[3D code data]
◆ ◆ ◆

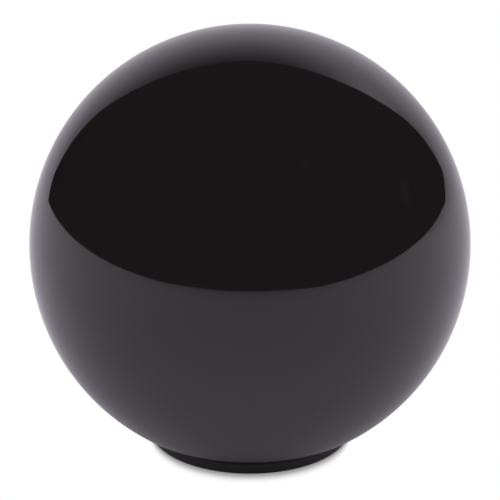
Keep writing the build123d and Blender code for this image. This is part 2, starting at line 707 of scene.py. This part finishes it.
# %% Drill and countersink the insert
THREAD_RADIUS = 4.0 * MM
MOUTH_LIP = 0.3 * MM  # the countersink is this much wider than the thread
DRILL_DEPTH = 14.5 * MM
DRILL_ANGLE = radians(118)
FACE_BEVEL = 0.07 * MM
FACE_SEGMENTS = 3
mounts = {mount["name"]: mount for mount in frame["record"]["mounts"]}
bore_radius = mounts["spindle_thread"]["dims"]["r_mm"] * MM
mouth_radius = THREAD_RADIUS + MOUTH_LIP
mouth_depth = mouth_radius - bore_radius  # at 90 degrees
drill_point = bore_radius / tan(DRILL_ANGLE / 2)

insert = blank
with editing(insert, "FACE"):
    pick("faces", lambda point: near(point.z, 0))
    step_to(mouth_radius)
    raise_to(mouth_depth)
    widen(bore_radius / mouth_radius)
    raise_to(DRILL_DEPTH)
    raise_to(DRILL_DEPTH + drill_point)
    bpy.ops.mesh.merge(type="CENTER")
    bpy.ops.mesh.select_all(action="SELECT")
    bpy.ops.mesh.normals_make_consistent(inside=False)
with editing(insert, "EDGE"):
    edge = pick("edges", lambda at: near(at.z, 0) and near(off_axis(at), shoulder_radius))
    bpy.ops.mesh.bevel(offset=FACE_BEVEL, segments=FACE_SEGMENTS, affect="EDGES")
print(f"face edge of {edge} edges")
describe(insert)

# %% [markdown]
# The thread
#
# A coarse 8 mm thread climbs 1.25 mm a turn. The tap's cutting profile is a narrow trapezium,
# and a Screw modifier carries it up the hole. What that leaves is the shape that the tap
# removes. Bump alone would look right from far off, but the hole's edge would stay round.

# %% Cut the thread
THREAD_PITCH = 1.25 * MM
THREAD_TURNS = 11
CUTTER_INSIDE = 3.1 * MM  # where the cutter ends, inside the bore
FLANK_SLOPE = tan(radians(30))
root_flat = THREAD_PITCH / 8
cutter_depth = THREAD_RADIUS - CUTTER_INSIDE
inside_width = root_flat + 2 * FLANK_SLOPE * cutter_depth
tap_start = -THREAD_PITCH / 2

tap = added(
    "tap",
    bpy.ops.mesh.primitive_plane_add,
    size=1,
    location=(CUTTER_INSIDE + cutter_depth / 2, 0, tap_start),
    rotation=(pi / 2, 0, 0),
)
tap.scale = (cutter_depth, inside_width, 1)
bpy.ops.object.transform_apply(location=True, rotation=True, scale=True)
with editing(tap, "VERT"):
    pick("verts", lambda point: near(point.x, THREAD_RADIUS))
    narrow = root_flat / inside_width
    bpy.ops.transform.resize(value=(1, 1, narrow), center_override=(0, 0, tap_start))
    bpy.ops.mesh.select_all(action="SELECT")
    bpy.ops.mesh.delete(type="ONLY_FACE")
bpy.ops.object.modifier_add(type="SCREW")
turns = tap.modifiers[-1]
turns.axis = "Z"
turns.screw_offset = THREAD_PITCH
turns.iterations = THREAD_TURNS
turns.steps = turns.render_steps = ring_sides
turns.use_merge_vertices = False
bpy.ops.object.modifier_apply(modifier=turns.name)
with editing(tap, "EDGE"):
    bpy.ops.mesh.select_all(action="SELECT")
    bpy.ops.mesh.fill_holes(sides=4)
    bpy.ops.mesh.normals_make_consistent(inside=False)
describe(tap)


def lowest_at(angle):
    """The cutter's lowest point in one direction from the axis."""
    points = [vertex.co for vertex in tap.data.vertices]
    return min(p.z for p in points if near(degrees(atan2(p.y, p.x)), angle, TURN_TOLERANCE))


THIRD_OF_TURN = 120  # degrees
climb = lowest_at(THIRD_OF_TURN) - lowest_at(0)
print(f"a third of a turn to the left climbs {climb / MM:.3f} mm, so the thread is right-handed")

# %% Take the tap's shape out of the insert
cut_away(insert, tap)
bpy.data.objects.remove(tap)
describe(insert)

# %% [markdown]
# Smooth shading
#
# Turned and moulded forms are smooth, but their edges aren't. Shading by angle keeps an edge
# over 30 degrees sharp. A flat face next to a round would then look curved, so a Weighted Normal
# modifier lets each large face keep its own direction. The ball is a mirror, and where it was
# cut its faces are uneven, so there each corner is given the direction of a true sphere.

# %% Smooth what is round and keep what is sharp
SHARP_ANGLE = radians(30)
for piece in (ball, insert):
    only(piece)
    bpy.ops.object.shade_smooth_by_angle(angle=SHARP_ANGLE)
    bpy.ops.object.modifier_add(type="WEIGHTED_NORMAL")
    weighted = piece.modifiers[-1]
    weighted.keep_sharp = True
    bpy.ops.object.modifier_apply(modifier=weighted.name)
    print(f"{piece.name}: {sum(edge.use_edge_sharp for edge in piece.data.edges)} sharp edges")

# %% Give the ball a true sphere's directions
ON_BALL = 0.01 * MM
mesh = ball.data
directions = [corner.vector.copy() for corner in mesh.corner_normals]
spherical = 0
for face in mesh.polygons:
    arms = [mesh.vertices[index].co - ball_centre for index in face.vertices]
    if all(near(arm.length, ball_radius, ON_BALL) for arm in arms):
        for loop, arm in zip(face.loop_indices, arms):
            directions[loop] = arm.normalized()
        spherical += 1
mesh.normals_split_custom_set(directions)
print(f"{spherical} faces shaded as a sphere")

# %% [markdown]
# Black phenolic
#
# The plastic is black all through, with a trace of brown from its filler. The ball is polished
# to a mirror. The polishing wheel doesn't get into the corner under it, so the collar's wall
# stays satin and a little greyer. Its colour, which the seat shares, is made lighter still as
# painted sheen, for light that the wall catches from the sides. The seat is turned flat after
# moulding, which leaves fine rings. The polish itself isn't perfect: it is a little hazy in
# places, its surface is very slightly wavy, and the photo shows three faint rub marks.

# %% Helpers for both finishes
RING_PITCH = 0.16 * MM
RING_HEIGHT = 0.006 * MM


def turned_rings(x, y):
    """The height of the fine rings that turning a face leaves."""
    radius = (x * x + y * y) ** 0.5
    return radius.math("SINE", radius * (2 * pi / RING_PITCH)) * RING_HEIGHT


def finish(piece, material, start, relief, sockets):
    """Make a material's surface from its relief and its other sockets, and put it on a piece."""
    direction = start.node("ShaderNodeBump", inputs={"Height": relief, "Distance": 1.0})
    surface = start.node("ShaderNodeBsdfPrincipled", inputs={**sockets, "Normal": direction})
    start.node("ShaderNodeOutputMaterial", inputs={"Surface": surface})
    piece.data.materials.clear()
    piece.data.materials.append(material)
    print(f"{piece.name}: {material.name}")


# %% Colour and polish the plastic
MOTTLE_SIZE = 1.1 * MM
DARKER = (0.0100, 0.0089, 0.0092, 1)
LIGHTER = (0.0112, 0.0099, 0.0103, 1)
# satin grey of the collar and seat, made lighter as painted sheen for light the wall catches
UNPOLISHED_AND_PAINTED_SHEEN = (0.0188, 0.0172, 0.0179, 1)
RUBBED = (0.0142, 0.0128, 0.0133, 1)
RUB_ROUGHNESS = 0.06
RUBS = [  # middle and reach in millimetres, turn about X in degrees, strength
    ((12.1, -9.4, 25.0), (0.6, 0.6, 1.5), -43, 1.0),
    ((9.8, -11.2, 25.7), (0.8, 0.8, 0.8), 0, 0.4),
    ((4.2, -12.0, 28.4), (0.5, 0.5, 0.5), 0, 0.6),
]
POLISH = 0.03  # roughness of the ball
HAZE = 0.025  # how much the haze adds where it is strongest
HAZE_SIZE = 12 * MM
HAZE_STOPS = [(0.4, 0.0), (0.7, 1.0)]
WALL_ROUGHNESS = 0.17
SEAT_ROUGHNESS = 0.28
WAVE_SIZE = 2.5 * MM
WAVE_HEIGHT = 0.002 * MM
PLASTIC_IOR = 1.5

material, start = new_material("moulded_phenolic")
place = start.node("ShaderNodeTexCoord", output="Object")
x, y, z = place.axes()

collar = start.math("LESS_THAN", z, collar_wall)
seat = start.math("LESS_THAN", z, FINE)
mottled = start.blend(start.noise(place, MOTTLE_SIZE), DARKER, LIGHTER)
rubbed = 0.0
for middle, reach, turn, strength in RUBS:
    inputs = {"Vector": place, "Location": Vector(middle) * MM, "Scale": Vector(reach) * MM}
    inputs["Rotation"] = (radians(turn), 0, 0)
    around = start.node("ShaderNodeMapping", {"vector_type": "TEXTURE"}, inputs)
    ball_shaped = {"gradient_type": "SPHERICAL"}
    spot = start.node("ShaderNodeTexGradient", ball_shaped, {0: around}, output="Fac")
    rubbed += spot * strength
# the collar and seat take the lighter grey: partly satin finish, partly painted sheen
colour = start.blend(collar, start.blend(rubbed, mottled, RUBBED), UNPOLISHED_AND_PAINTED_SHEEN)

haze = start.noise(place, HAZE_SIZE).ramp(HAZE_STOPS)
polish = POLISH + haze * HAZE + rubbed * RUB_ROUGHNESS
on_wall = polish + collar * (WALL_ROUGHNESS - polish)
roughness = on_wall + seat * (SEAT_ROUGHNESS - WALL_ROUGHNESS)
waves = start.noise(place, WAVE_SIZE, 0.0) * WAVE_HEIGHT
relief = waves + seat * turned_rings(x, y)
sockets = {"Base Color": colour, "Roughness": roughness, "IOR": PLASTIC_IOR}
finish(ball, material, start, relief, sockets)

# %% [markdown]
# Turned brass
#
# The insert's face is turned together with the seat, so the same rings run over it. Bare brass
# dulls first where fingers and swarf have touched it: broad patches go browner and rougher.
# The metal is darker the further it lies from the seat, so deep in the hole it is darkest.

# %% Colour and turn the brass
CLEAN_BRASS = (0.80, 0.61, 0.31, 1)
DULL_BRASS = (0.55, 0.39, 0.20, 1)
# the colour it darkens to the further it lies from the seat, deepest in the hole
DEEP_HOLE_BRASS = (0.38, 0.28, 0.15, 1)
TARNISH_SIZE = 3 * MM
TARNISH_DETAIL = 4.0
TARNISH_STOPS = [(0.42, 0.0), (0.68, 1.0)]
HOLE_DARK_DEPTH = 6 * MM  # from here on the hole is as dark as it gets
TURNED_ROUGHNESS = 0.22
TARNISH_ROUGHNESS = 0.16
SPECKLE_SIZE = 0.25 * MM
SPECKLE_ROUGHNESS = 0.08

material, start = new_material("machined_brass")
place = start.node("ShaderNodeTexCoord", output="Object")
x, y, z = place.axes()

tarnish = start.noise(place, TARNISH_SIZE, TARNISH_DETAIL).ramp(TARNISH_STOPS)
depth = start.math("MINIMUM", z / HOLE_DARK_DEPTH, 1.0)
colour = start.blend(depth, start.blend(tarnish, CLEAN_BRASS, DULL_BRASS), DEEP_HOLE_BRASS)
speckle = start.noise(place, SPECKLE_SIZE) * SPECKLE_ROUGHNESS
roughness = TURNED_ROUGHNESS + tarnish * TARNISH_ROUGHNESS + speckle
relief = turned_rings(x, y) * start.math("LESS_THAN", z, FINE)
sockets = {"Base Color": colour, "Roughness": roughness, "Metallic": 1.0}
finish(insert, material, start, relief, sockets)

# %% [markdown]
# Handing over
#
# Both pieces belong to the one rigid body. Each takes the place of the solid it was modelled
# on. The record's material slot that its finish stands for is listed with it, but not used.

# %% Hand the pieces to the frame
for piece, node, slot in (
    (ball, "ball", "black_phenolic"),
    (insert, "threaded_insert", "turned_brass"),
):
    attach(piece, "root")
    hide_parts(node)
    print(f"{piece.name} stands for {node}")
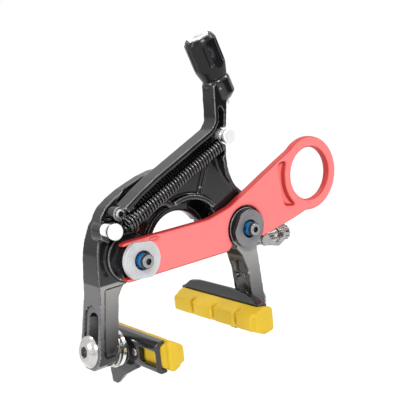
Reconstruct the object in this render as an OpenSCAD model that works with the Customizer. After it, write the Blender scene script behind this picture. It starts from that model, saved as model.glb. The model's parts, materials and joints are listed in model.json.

◆ ◆ ◆

What to produce
What is needed is an exact copy of the lines from the start of the listing through the line where "drill_point = bore_radius" sits, please, both end lines included and nothing more.

Correct result
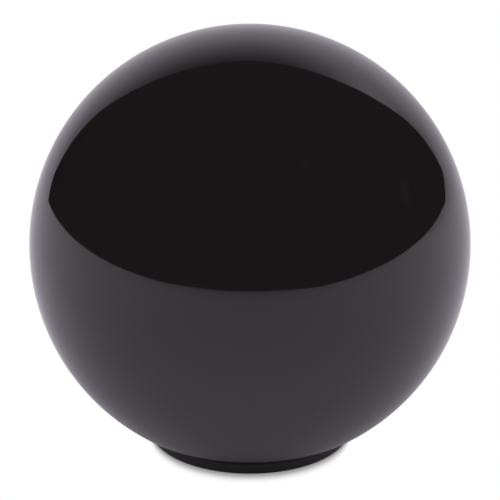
Keep writing the build123d and Blender code for this image. This is part 2, starting at line 707 of scene.py. This part finishes it.
# %% Drill and countersink the insert
THREAD_RADIUS = 4.0 * MM
MOUTH_LIP = 0.3 * MM  # the countersink is this much wider than the thread
DRILL_DEPTH = 14.5 * MM
DRILL_ANGLE = radians(118)
FACE_BEVEL = 0.07 * MM
FACE_SEGMENTS = 3
mounts = {mount["name"]: mount for mount in frame["record"]["mounts"]}
bore_radius = mounts["spindle_thread"]["dims"]["r_mm"] * MM
mouth_radius = THREAD_RADIUS + MOUTH_LIP
mouth_depth = mouth_radius - bore_radius  # at 90 degrees
drill_point = bore_radius / tan(DRILL_ANGLE / 2)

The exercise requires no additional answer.